### Data to use

________________________________________

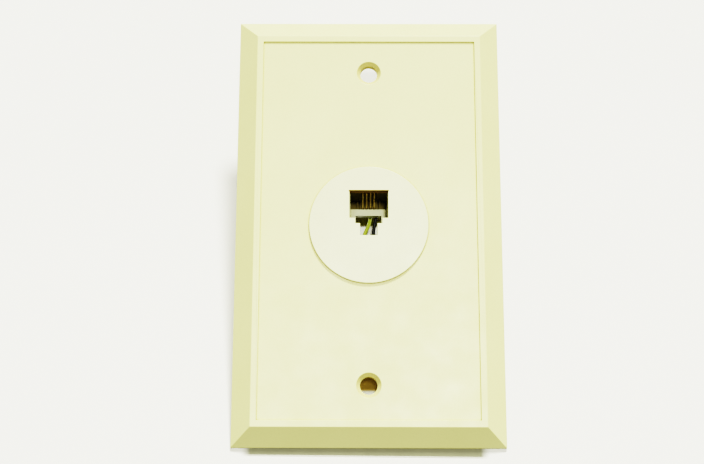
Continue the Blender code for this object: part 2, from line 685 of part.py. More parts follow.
def build_all():
    clear_scene()
    ivory = make_material("ivory_plastic", (0.85, 0.81, 0.62), 0.42)
    pale = make_material("pale_ivory_plastic", (0.87, 0.86, 0.72), 0.40)
    grey_ivory = make_material("grey_ivory_plastic", (0.70, 0.71, 0.56), 0.42)
    gold = make_material("gold_wire", (0.83, 0.62, 0.23), 0.25, 1.0)
    brass = make_material("brass", (0.78, 0.60, 0.28), 0.30, 1.0)
    steel = make_material("plated_steel", (0.75, 0.75, 0.76), 0.28, 1.0)
    lead_materials = {
        "black": make_material("black_lead", (0.02, 0.02, 0.022), 0.45),
        "red": make_material("red_lead", (0.60, 0.03, 0.03), 0.45),
        "green": make_material("green_lead", (0.03, 0.30, 0.08), 0.45),
        "yellow": make_material("yellow_lead", (0.75, 0.68, 0.08), 0.45),
    }

    build_wall_plate(ivory)
    build_jack_cover(pale)
    build_jack_insert(grey_ivory)
    build_lead_retainer(pale)
    build_terminal_base(ivory)
    build_base_screw("base_screw_left", -1, steel)
    build_base_screw("base_screw_right", 1, steel)

    for number, colour in enumerate(LEAD_OF_CONTACT, start=1):
        build_contact_tail(number, number, gold)
        build_contact_spring(number, number, gold)
        build_lead(colour, number, lead_materials[colour])

    for colour in TERMINALS:
        build_terminal_plate(colour, brass)
        build_spade_lug(colour, brass)
        washer = build_terminal_washer(colour, brass)
        screw = build_terminal_screw(colour, brass)
        x, z = terminal_centre(colour)
        axis = add_axis(f"terminal_axis_{colour}", Vector((x, HEAD_SEAT, z)))
        hang_on(washer, axis)
        hang_on(screw, axis)


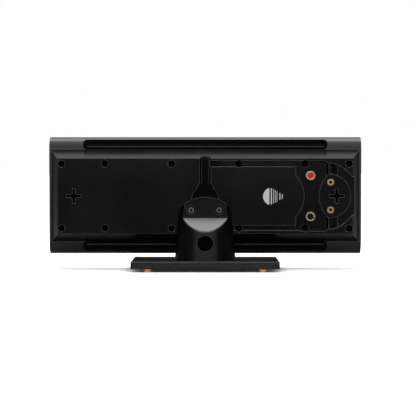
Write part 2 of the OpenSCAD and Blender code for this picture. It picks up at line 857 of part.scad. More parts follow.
module terminal_gasket() {
    y1 = recess_floor_y - groove_skin;
    color([0.1, 0.1, 0.1]) for (s = [-1, 1])
        ring(post_x, s * post_zr, post_washer_r, stud_r + 0.6, y1 - post_washer_t, y1);
}

// Threaded stud with its collar on the terminal plate
module post_stud(s) {
    color([0.8, 0.7, 0.45]) {
        rod(post_x, s * post_zr, stud_r, recess_floor_y - stud_tail, knob_y + knob_seat - 0.4);
        rod(post_x, s * post_zr, knob_d / 2 - 0.8, cup_y, knob_y - cap_clear);
    }
}

// Metal knob with a round pocket for the cap
module post_knob(s) {
    color([0.85, 0.78, 0.6]) turned(post_x, s * post_zr,
        [[stud_r + thread_clear, knob_y], [knob_d / 2 - 0.4, knob_y],
        [knob_d / 2, knob_y + 0.4], [knob_d / 2, knob_y + knob_len - 0.6],
        [knob_d / 2 - 0.6, knob_y + knob_len],
        [cap_r + thread_clear, knob_y + knob_len], [cap_r + thread_clear, knob_y + knob_seat],
        [stud_r + thread_clear, knob_y + knob_seat]]);
}

module post_cap(s) {
    low_y = knob_y + knob_seat + cap_clear;
    color(s > 0 ? [0.66, 0.08, 0.08] : [0.05, 0.05, 0.05]) turned(post_x, s * post_zr,
        [[0, low_y], [cap_r, low_y], [cap_r, knob_y + knob_len - 0.9],
        [cap_r - 0.5, knob_y + knob_len - 0.4], [0, knob_y + knob_len - 0.4]]);
}

module post_nuts() {
    y1 = recess_floor_y - groove_skin - post_washer_t;
    color([0.8, 0.7, 0.45]) for (s = [-1, 1]) difference() {
        translate([post_x, y1 - nut_t, body_zc + s * post_zr])
            rotate([-90, 0, 0]) cylinder(r = 4.2, h = nut_t, $fn = 6);
        rod(post_x, s * post_zr, stud_r + thread_clear, y1 - 4, y1 + 1);
    }
}

// A brass insert with its blind threaded hole
module insert_at(x, zr) {
    difference() {
        rod(x, zr, insert_outer_r, panel_y - insert_len, panel_y);
        rod(x, zr, insert_r, panel_y - insert_len + 1.5, panel_y + 1);
    }
}

module side_inserts() {
    color([0.75, 0.62, 0.35]) for (s = [-1, 1]) insert_at(insert_x, s * insert_pitch / 2);
}

module stand_inserts() {
    color([0.75, 0.62, 0.35]) for (s = [-1, 1]) insert_at(s * insert_pitch / 2, stand_insert_zr);
}

// Outer form of the neck, smaller by its skin all round
module neck_form(skin) {
    r0 = neck_low_r - skin;
    r1 = neck_high_r - skin;
    top = neck_top_z - skin;
    floor_t = skin > 0 ? wall : 0;
    far_y = panel_y + 1.4 * neck_low_r;
    intersection() {
        translate([0, panel_y, base_top])
            cylinder(r1 = r0, r2 = r1 - (r0 - r1) * 0.2, h = (neck_high_z - base_top) * 1.2);
        translate([0, far_y, top - arch_r + skin]) rotate([90, 0, 0]) linear_extrude(far_y) {
            circle(arch_r - skin);
            translate([-arch_r, -2 * arch_r]) square([2 * arch_r, 2 * arch_r]);
        }
        translate([-arch_r, 0, 0]) rotate([90, 0, 90]) linear_extrude(2 * arch_r)
            polygon([[panel_y + skin, base_top + floor_t], [far_y, base_top + floor_t],
                [far_y, neck_step_z - (far_y - neck_back_y) - skin * 1.4],
                [neck_back_y - skin, neck_step_z - skin * 0.4],
                [neck_back_y - skin, top + 1], [panel_y + skin, top + 1]]);
    }
}

module neck_screw_columns(r, y0, y1) {
    for (s = [-1, 1]) translate([s * neck_screw_x, y0, neck_screw_z])
        rotate([-90, 0, 0]) cylinder(r = r, h = y1 - y0);
}

module stand_neck() {
    color([0.07, 0.07, 0.075]) difference() {
        neck_form(0);
        difference() {
            neck_form(neck_wall);
            neck_screw_columns(neck_well_r + 2.2, panel_y, neck_back_y);
            for (s = [-1, 1]) translate([s * base_bolt_x, base_bolt_y, base_top])
                cylinder(r = base_boss_r, h = base_bolt_len + 5);
        }
        translate([-window_half, panel_y - 1, window_low_z])
            cube([2 * window_half, neck_wall + 2, window_high_z - window_low_z]);
        neck_screw_columns(neck_well_r, neck_well_y, neck_back_y + 1);
        neck_screw_columns(insert_r + 0.4, panel_y - 1, neck_well_y + 1);
        translate([0, panel_y + 10, cable_hole_z])
            rotate([-90, 0, 0]) cylinder(r = cable_hole_r, h = 1.4 * neck_low_r);
        for (s = [-1, 1]) translate([s * base_bolt_x, base_bolt_y, base_top - 1])
            cylinder(r = base_bolt_r, h = base_bolt_len + 3);
        plate_seat();
    }
}

// Shallow seat for the silver plate on the slanted face
module plate_seat() {
    translate([0, neck_back_y, neck_step_z]) rotate([45, 0, 0])
        translate([-arch_r, -plate_depth, -neck_step_h]) cube([2 * arch_r, 2 * plate_depth, neck_step_h]);
}

// Half-moon plate that fills the seat on the slanted face
module neck_plate() {
    color([0.72, 0.73, 0.73]) intersection() {
        neck_form(0);
        plate_seat();
    }
}

module neck_screws() {
    len = neck_well_y - panel_y + 8;
    color([0.8, 0.8, 0.8]) for (s = [-1, 1]) translate([s * neck_screw_x, 0, neck_screw_z - body_zc])
        pan_screw(3.8, 3, insert_r - thread_clear, len, neck_well_y, 0);
}

// Plate with a chamfered edge and small round corners
module stand_base() {
    color([0.09, 0.09, 0.1]) difference() {
        intersection() {
            translate([0, 0, foot_h]) linear_extrude(base_t) round_rect(base_w, base_d, base_corner_r);
            translate([-base_w, 0, 0]) rotate([90, 0, 90])
                linear_extrude(2 * base_w) base_edge_section(base_d);
            translate([0, base_d, 0]) rotate([90, 0, 0])
                linear_extrude(2 * base_d) base_edge_section(base_w);
        }
        for (s = [-1, 1]) translate([s * base_bolt_x, base_bolt_y, 0]) {
            cylinder(r = base_bolt_r + 0.3, h = base_top + 1);
            cylinder(r = base_boss_r, h = base_seat_z);
        }
    }
}

module base_edge_section(w) {
    polygon([[-w / 2 + base_edge, foot_h], [w / 2 - base_edge, foot_h], [w / 2, foot_h + base_edge],
        [w / 2, base_top - base_edge], [w / 2 - base_edge, base_top], [-w / 2 + base_edge, base_top],
        [-w / 2, base_top - base_edge], [-w / 2, foot_h + base_edge]]);
}

module base_screws() {
    color([0.7, 0.7, 0.7]) for (s = [-1, 1]) translate([s * base_bolt_x, base_bolt_y, base_seat_z]) {
        cylinder(r = base_bolt_r - thread_clear, h = base_top - base_seat_z + base_bolt_len);
        translate([0, 0, -base_head_t]) cylinder(r = 2 * base_bolt_r, h = base_head_t);
    }
}

module base_feet() {
    color([0.72, 0.42, 0.22]) for (sx = [-1, 1], sy = [-1, 1])
        translate([sx * (base_w / 2 - foot_inset), sy * (base_d / 2 - foot_inset_y), 0])
            cylinder(r = foot_r, h = foot_h);
}

front_cabinet();
rear_cover();
cover_gasket();
cover_screws();
grille_frame();
grille_cloth();
woofer_basket(1);  // left_woofer_basket
woofer_basket(-1);  // right_woofer_basket
woofer_surround(1);  // left_woofer_surround
woofer_surround(-1);  // right_woofer_surround
woofer_cone(1);  // left_woofer_cone
woofer_cone(-1);  // right_woofer_cone
dust_cap(1);  // left_dust_cap
dust_cap(-1);  // right_dust_cap
voice_coil(1);  // left_voice_coil
voice_coil(-1);  // right_voice_coil
spider(1);  // left_spider
spider(-1);  // right_spider
front_plate(1);  // left_front_plate
front_plate(-1);  // right_front_plate
magnet(1);  // left_magnet
magnet(-1);  // right_magnet
pole_plate(1);  // left_pole_plate
pole_plate(-1);  // right_pole_plate
woofer_screws();
tweeter_horn();
tweeter_dome();
tweeter_coil();
tweeter_front_plate();
tweeter_magnet();
tweeter_pole_plate();
tweeter_screws();
crossover_board();
crossover_coils();
crossover_capacitors();
crossover_screws();
damping_pads();
terminal_plate();
terminal_gasket();
post_stud(1);  // red_post_stud
post_knob(1);  // red_post_knob
post_cap(1);  // red_post_cap
post_stud(-1);  // black_post_stud
post_knob(-1);  // black_post_knob
post_cap(-1);  // black_post_cap
post_nuts();
side_inserts();
stand_inserts();
stand_neck();
neck_plate();
neck_screws();
stand_base();
base_screws();
base_feet();
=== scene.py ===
import math

import bmesh
import bpy
from mathutils import Matrix, Vector


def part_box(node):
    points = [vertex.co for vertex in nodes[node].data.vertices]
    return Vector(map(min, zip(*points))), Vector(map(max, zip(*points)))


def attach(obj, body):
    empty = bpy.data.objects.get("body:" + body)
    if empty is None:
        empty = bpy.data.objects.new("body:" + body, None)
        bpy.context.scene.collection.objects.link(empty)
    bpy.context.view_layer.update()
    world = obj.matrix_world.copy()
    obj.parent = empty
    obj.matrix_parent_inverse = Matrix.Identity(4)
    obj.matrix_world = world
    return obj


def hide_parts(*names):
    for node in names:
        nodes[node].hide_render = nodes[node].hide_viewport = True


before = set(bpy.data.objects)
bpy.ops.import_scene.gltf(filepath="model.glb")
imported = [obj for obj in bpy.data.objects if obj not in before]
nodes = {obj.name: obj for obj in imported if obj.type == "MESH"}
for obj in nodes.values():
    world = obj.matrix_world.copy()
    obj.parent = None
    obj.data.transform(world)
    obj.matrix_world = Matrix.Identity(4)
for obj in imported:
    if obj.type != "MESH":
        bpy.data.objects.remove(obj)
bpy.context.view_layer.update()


# Front cabinet: one moulded frame of black plastic with a fine spark-eroded grain.
# It carries the baffle in front and the long slots in its rounded top and bottom bands.
# A thin foam gasket lies between it and the rear cover.
def node_of(tree, kind, **values):
    """A shader node with some of its settings and sockets filled in."""
    made = tree.nodes.new(kind)
    for key, value in values.items():
        if hasattr(made, key):
            setattr(made, key, value)
        else:
            made.inputs[key.replace("_", " ")].default_value = value
    return made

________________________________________

### Goal
Everything from the line that contains "tweeter_magnet();" through the line that contains "imported = [obj" is to be transcribed exactly, and nothing outside that range.

### Result below
tweeter_magnet();
tweeter_pole_plate();
tweeter_screws();
crossover_board();
crossover_coils();
crossover_capacitors();
crossover_screws();
damping_pads();
terminal_plate();
terminal_gasket();
post_stud(1);  // red_post_stud
post_knob(1);  // red_post_knob
post_cap(1);  // red_post_cap
post_stud(-1);  // black_post_stud
post_knob(-1);  // black_post_knob
post_cap(-1);  // black_post_cap
post_nuts();
side_inserts();
stand_inserts();
stand_neck();
neck_plate();
neck_screws();
stand_base();
base_screws();
base_feet();
=== scene.py ===
import math

import bmesh
import bpy
from mathutils import Matrix, Vector


def part_box(node):
    points = [vertex.co for vertex in nodes[node].data.vertices]
    return Vector(map(min, zip(*points))), Vector(map(max, zip(*points)))


def attach(obj, body):
    empty = bpy.data.objects.get("body:" + body)
    if empty is None:
        empty = bpy.data.objects.new("body:" + body, None)
        bpy.context.scene.collection.objects.link(empty)
    bpy.context.view_layer.update()
    world = obj.matrix_world.copy()
    obj.parent = empty
    obj.matrix_parent_inverse = Matrix.Identity(4)
    obj.matrix_world = world
    return obj


def hide_parts(*names):
    for node in names:
        nodes[node].hide_render = nodes[node].hide_viewport = True


before = set(bpy.data.objects)
bpy.ops.import_scene.gltf(filepath="model.glb")
imported = [obj for obj in bpy.data.objects if obj not in before]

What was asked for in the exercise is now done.